なぜか、気がつけば23時を回っていた。私はキャンプでは20時や21時で寝てしまうことが多いので、ちょっとびっくりした。
ツェルトの入り口を閉めて、シュラフにもぐりこむ。今日はISUKAのエアー枕も持ってきた。徹底したUL、なんて言う割には、色々と余計なモノを持ってきている。
・・・と、耳元にモスキート音。あー、やはりツェルトじゃ虫は防ぎ切れないか。
朝起きたら顔を2箇所くらい食われていた。
強引な方法としてイヤホンで音楽を聴きながら寝てしまう、というのがある。イヤホンをしてしまえば、蚊の羽音は聞こえないから気にならない。が、イヤホンは忘れてきた。それに、この方法は悲惨な朝を迎える可能性があるので、やはり虫が行動を始めた季節はキャップ(野球帽タイプ)に農作業用防虫ネット、がいいかも。
気がついたら寝ていたが、朝は早く目が覚めた。
朝食は消費期限が迫っている尾西の白飯。万が一、チタンクッカー炊飯が悲惨な結果に終わった場合の保険として、1食はアルファ米にしておいた。これにFDの親子丼の具を載せて食べる。それに、FD味噌汁。
炊飯ではないので湯沸しのみ。簡単。
15分蒸らして、クッカーにどさっとあける。上にお湯でもどしたFD親子丼をのせる。
しかし、スノピの焚より深くないとはいえ、このEPIのクッカーも深型なので、やはりご飯は食べ難い。シェラカップが恋しくなる。
食べ終わって、コーヒーでも飲むかと思ったが、水の残りが心許ない。500ml弱しかない。
うーん、やはり2Lでは足りなかったか。
じっとしてるのみのキャンプ(水補給不能の野宿)であればぎりぎり足りるだろうが、MTBで走り回るとなると、そうとうハアハアゼエゼエするわけで、結構消費する。やはりちょっとは余裕をみた分量が必要だな。
では、出発準備をしよう。
荷が少ないから簡単、と思いきや、分割したリッジレストなど、ちょっとやりにくかった。

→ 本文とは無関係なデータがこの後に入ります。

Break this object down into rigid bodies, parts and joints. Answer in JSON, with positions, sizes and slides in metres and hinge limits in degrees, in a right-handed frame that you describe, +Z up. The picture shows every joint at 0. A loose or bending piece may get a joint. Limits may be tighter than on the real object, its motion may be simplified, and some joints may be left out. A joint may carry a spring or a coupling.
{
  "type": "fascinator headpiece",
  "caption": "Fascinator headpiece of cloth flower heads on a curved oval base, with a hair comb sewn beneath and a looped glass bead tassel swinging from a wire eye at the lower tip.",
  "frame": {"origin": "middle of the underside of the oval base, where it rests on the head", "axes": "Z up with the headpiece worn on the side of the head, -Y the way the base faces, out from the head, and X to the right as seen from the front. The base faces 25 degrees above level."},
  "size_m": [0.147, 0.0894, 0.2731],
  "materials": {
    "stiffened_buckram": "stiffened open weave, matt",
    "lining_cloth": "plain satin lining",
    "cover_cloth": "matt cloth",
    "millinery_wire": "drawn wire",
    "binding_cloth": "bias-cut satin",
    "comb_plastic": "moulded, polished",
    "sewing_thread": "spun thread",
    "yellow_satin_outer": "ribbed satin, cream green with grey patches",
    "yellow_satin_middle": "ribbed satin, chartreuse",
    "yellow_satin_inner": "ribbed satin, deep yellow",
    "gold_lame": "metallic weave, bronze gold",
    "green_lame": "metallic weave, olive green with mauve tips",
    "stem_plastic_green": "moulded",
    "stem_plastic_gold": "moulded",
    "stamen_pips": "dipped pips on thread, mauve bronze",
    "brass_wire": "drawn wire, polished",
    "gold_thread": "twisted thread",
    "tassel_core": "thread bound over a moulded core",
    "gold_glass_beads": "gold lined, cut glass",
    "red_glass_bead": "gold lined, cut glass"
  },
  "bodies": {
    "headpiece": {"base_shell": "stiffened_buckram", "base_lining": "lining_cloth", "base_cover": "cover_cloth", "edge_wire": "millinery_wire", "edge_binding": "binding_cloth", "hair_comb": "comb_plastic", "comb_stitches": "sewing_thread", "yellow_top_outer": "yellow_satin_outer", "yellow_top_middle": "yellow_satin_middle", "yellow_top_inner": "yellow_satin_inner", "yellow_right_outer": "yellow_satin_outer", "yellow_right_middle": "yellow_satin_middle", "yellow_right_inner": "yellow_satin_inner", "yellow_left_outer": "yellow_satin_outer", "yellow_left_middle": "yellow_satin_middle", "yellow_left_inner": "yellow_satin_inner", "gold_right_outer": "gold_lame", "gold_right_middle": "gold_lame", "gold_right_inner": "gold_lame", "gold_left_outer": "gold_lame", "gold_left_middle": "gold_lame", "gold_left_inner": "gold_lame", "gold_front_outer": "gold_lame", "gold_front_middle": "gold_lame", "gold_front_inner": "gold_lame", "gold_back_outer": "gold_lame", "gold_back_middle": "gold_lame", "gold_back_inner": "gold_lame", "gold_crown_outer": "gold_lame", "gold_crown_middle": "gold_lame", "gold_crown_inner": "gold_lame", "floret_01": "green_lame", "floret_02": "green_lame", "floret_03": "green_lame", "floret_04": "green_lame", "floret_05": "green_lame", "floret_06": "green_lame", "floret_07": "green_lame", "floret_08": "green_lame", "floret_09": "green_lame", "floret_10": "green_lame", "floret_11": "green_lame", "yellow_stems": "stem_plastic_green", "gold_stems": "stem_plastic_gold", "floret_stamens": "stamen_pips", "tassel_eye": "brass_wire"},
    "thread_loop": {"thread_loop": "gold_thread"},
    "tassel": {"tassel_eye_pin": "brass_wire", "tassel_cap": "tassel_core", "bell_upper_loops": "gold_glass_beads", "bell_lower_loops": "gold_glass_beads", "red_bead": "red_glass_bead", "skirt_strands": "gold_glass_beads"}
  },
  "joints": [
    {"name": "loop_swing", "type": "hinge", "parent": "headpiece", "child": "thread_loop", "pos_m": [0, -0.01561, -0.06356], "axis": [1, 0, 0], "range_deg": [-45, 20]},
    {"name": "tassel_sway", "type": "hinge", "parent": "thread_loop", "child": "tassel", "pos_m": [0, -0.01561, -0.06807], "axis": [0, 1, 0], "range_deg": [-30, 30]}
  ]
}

もっとも絶対量が少ないので、あっというまにパッキングできてしまう。
昨日確認した分岐まで一気に走る。
分岐で地形図を確認。
その後も押したり走ったり地形図を確認したり。野性味溢れるおもしろいライドだった。
最後に舗装路に降りる手前、送電鉄塔で休憩。電線が繋がっているのは昨日キャンプした丘だ。

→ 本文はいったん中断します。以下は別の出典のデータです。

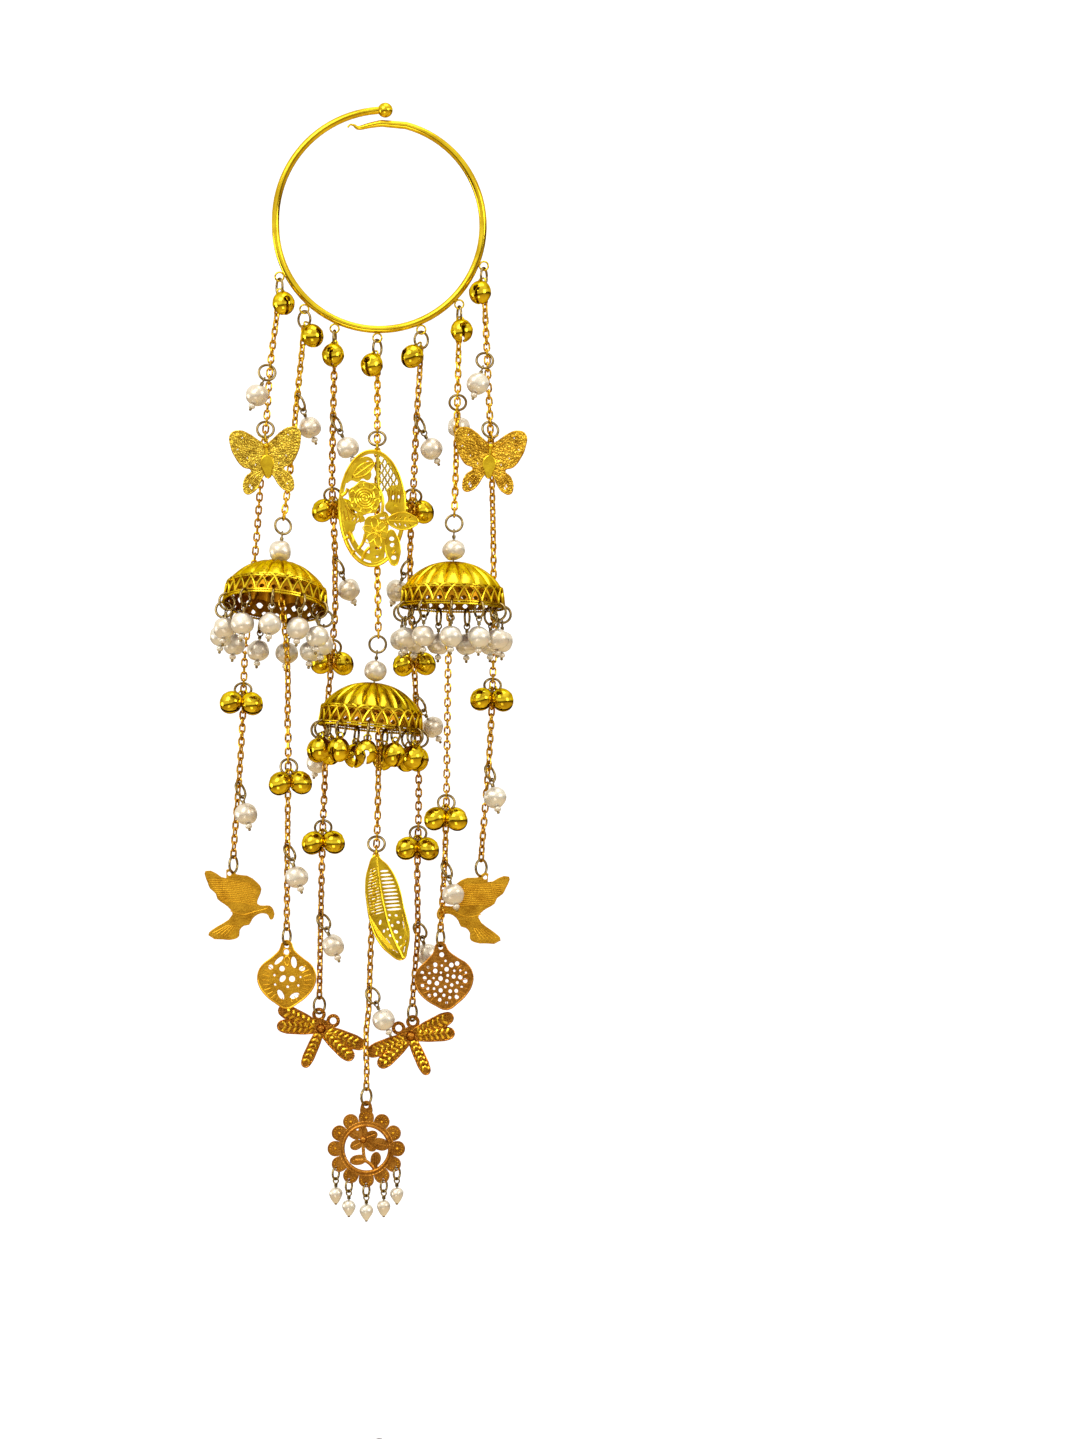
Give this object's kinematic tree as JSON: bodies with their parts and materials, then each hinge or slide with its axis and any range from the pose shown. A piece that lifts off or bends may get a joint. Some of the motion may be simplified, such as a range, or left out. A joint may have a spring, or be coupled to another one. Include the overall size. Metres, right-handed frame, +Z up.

水分を補給して、風に吹かれる。楽しいソロキャンプだった。
最後は20度以上もあろうかという急斜面の下り。僅かに階段状の跡らしき土の段があるので、それを利用してMTBと共にそろそろと降りる。かなり長い下りだ。
ここは乗れない。乗ったが最後、止まれない。乗った状態でフルブレーキを握っても、グリップ出来るような傾斜ではないのであっという間に転げ落ちてしまう。
慎重に押して降りていく。
最後にガードレールに遮られて舗装路まで出る。この道は、道ですらなく、舗装路からの入り口は用意されていない。地図に無い道、なのだ。
これで、今回のMTB&ソロキャンプは終了。このやりかたは、正直かなりリスクが伴う。せめて自然遊歩道とかならまだマシなのだが、完全に作業道、杣道、獣道、なので、いかなる困難があるか知れない。それに、そういった道は「何かに、誰かに使われている道」なので、いかなる現状変更もすべきでない、と私は思う。日本に私有地、公用地、ではない土地は残っていないのだ。慎ましく、痕跡を残さずお借り出来れば幸い。そうでなければ「立入禁止」で締め出されても文句はもちろん言えない。

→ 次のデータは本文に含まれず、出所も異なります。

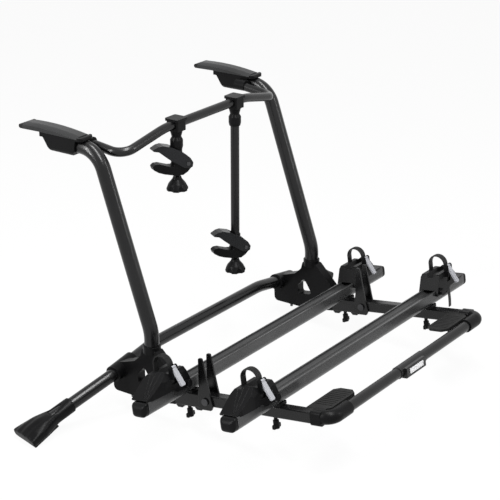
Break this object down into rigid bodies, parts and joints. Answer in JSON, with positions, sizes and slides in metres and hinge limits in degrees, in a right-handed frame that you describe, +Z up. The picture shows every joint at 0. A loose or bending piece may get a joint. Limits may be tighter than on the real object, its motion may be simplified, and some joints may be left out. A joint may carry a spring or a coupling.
{
  "type": "trunk mounted bike rack",
  "caption": "Folding bike rack that hooks over a tailgate: uprights with a top hoop, paddle feet, wheel rails with strapped holders, and clamp arms.",
  "frame": {"origin": "midway between the tips of the two hooks, where they rest on the top edge of the door", "axes": "+X across the car to its right side seen from behind, +Y forward into the car, +Z up"},
  "size_m": [1.4224, 0.9983, 0.7533],
  "materials": {
    "powder_coat": "satin black powder coat on steel tube",
    "cast_black": "black powder coat on a casting",
    "dark_steel": "blackened steel",
    "rail_grey": "satin dark grey powder coat",
    "moulded_black": "fine-grained black moulding",
    "blade_grey": "fine-grained dark grey moulding",
    "claw_black": "soft-touch black moulding",
    "strap_black": "ribbed flexible strap",
    "buckle_grey": "light grey moulding",
    "rubber_black": "matt black rubber"
  },
  "bodies": {
    "main_frame": {"left_upright": "powder_coat", "right_upright": "powder_coat", "top_hoop": "powder_coat", "lower_bar": "powder_coat", "left_side_bracket": "cast_black", "right_side_bracket": "cast_black", "bracket_bolts": "dark_steel", "left_front_arm": "powder_coat", "right_front_arm": "powder_coat", "hinge_cheeks": "powder_coat", "hinge_pins": "dark_steel", "front_rail": "rail_grey", "front_rail_saddles": "moulded_black", "front_rail_plugs": "moulded_black", "left_hook_housing": "moulded_black", "right_hook_housing": "moulded_black"},
    "folding_platform": {"left_rear_arm": "powder_coat", "right_rear_arm": "powder_coat", "rear_rail": "rail_grey", "rear_rail_saddles": "moulded_black", "rear_rail_plugs": "moulded_black", "rear_bar": "powder_coat", "corner_elbows": "moulded_black", "corner_pads": "rubber_black"},
    "front_left_holder": {"front_left_wheel_holder": "moulded_black", "front_left_wheel_strap": "strap_black"},
    "front_left_lever": {"front_left_buckle": "buckle_grey"},
    "front_left_knob": {"front_left_rail_knob": "moulded_black"},
    "front_right_holder": {"front_right_wheel_holder": "moulded_black", "front_right_wheel_strap": "strap_black"},
    "front_right_lever": {"front_right_buckle": "buckle_grey"},
    "front_right_knob": {"front_right_rail_knob": "moulded_black"},
    "rear_left_holder": {"rear_left_wheel_holder": "moulded_black", "rear_left_wheel_strap": "strap_black"},
    "rear_left_lever": {"rear_left_buckle": "buckle_grey"},
    "rear_left_knob": {"rear_left_rail_knob": "moulded_black"},
    "rear_right_holder": {"rear_right_wheel_holder": "moulded_black", "rear_right_wheel_strap": "strap_black"},
    "rear_right_lever": {"rear_right_buckle": "buckle_grey"},
    "rear_right_knob": {"rear_right_rail_knob": "moulded_black"},
    "short_arm": {"short_arm_clamp": "moulded_black", "short_arm_rod": "powder_coat"},
    "short_head": {"short_arm_head": "moulded_black", "short_arm_jaw_pin": "dark_steel"},
    "short_jaw": {"short_arm_jaw": "claw_black"},
    "short_knob": {"short_arm_knob": "moulded_black"},
    "long_arm": {"long_arm_clamp": "moulded_black", "long_arm_rod": "powder_coat"},
    "long_head": {"long_arm_head": "moulded_black", "long_arm_jaw_pin": "dark_steel"},
    "long_jaw": {"long_arm_jaw": "claw_black"},
    "long_knob": {"long_arm_knob": "moulded_black"},
    "left_hook": {"left_hook_blade": "blade_grey", "left_hook_lip": "rubber_black"},
    "left_paddle": {"left_foot": "moulded_black", "left_foot_sole": "rubber_black"},
    "right_hook": {"right_hook_blade": "blade_grey", "right_hook_lip": "rubber_black"},
    "right_paddle": {"right_foot": "moulded_black", "right_foot_sole": "rubber_black"}
  },
  "joints": [
    {"name": "platform_fold", "type": "hinge", "parent": "main_frame", "child": "folding_platform", "pos_m": [0, -0.6015, -0.63819], "axis": [-1, 0, 0], "range_deg": [0, 85]},
    {"name": "front_left_holder_slide", "type": "slide", "parent": "main_frame", "child": "front_left_holder", "axis": [1, 0, 0], "range_m": [-0.025, 0.02]},
    {"name": "front_left_buckle_hinge", "type": "hinge", "parent": "front_left_holder", "child": "front_left_lever", "pos_m": [-0.477, -0.55834, -0.5216], "axis": [-1, 0, 0], "range_deg": [0, 100]},
    {"name": "front_left_knob_spin", "type": "hinge", "parent": "main_frame", "child": "front_left_knob", "pos_m": [-0.38, -0.53522, -0.68348], "axis": [0, 0.1409, 0.99], "continuous": true},
    {"name": "front_right_holder_slide", "type": "slide", "parent": "main_frame", "child": "front_right_holder", "axis": [1, 0, 0], "range_m": [-0.02, 0.025]},
    {"name": "front_right_buckle_hinge", "type": "hinge", "parent": "front_right_holder", "child": "front_right_lever", "pos_m": [0.449, -0.55834, -0.5216], "axis": [-1, 0, 0], "range_deg": [0, 100]},
    {"name": "front_right_knob_spin", "type": "hinge", "parent": "main_frame", "child": "front_right_knob", "pos_m": [0.38, -0.53522, -0.68348], "axis": [0, 0.1409, 0.99], "continuous": true},
    {"name": "rear_left_holder_slide", "type": "slide", "parent": "folding_platform", "child": "rear_left_holder", "axis": [1, 0, 0], "range_m": [-0.025, 0.02]},
    {"name": "rear_left_buckle_hinge", "type": "hinge", "parent": "rear_left_holder", "child": "rear_left_lever", "pos_m": [-0.477, -0.83367, -0.48242], "axis": [-1, 0, 0], "range_deg": [0, 100]},
    {"name": "rear_left_knob_spin", "type": "hinge", "parent": "folding_platform", "child": "rear_left_knob", "pos_m": [-0.38, -0.80833, -0.63653], "axis": [0, 0.1409, 0.99], "continuous": true},
    {"name": "rear_right_holder_slide", "type": "slide", "parent": "folding_platform", "child": "rear_right_holder", "axis": [1, 0, 0], "range_m": [-0.02, 0.025]},
    {"name": "rear_right_buckle_hinge", "type": "hinge", "parent": "rear_right_holder", "child": "rear_right_lever", "pos_m": [0.449, -0.83367, -0.48242], "axis": [-1, 0, 0], "range_deg": [0, 100]},
    {"name": "rear_right_knob_spin", "type": "hinge", "parent": "folding_platform", "child": "rear_right_knob", "pos_m": [0.38, -0.80833, -0.63653], "axis": [0, 0.1409, 0.99], "continuous": true},
    {"name": "short_arm_swing", "type": "hinge", "parent": "main_frame", "child": "short_arm", "pos_m": [-0.13, -0.309, -0.009], "axis": [-1, 0, 0], "range_deg": [-15, 100]},
    {"name": "short_head_swivel", "type": "hinge", "parent": "short_arm", "child": "short_head", "pos_m": [-0.13, -0.309, -0.125], "axis": [0, 0, 1], "range_deg": [-90, 150]},
    {"name": "short_jaw_close", "type": "hinge", "parent": "short_head", "child": "short_jaw", "pos_m": [-0.10748, -0.322, -0.119], "axis": [-0.5, -0.866, 0], "range_deg": [0, 17]},
    {"name": "short_knob_turn", "type": "hinge", "parent": "short_head", "child": "short_knob", "pos_m": [-0.13, -0.309, -0.156], "axis": [0, 0, -1], "range_deg": [0, 250]},
    {"name": "long_arm_swing", "type": "hinge", "parent": "main_frame", "child": "long_arm", "pos_m": [0.135, -0.309, -0.009], "axis": [-1, 0, 0], "range_deg": [-15, 100]},
    {"name": "long_head_swivel", "type": "hinge", "parent": "long_arm", "child": "long_head", "pos_m": [0.135, -0.309, -0.448], "axis": [0, 0, 1], "range_deg": [-90, 150]},
    {"name": "long_jaw_close", "type": "hinge", "parent": "long_head", "child": "long_jaw", "pos_m": [0.15752, -0.322, -0.442], "axis": [-0.5, -0.866, 0], "range_deg": [0, 17]},
    {"name": "long_knob_turn", "type": "hinge", "parent": "long_head", "child": "long_knob", "pos_m": [0.135, -0.309, -0.479], "axis": [0, 0, -1], "range_deg": [0, 250]},
    {"name": "left_hook_slide", "type": "slide", "parent": "main_frame", "child": "left_hook", "axis": [0, 1, 0], "range_m": [0, 0.025]},
    {"name": "left_foot_slide", "type": "slide", "parent": "main_frame", "child": "left_paddle", "axis": [-0.9162, 0.2474, -0.3152], "range_m": [0, 0.04]},
    {"name": "right_hook_slide", "type": "slide", "parent": "main_frame", "child": "right_hook", "axis": [0, 1, 0], "range_m": [0, 0.025]},
    {"name": "right_foot_slide", "type": "slide", "parent": "main_frame", "child": "right_paddle", "axis": [0.9162, 0.2474, -0.3152], "range_m": [0, 0.04]}
  ],
  "couplings": [
    {"joint": "short_knob_turn", "follows": "short_jaw_close", "ratio": 14},
    {"joint": "long_knob_turn", "follows": "long_jaw_close", "ratio": 14}
  ]
}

そのため、動画では極力現在地が特定されないよう気をつけた。もちろん分かる人は分かるのだろうが、どうかひっそりと黙認に甘えて使わせていただけることを認識していただきたいと、私は思う。
ということで、自宅に帰りついた時、「作成済み携帯トイレ」を現地に忘れてきたことに気がついた。
そのため、翌日早朝にバスで近隣まで行き、あとは徒歩でルートを辿って、取りに戻った。
無事回収出来たが、朝日に当てられて、ぱんぱんに膨らんでいた。その空気を抜く際に悶絶しそうになったのは、私だけの秘密だ。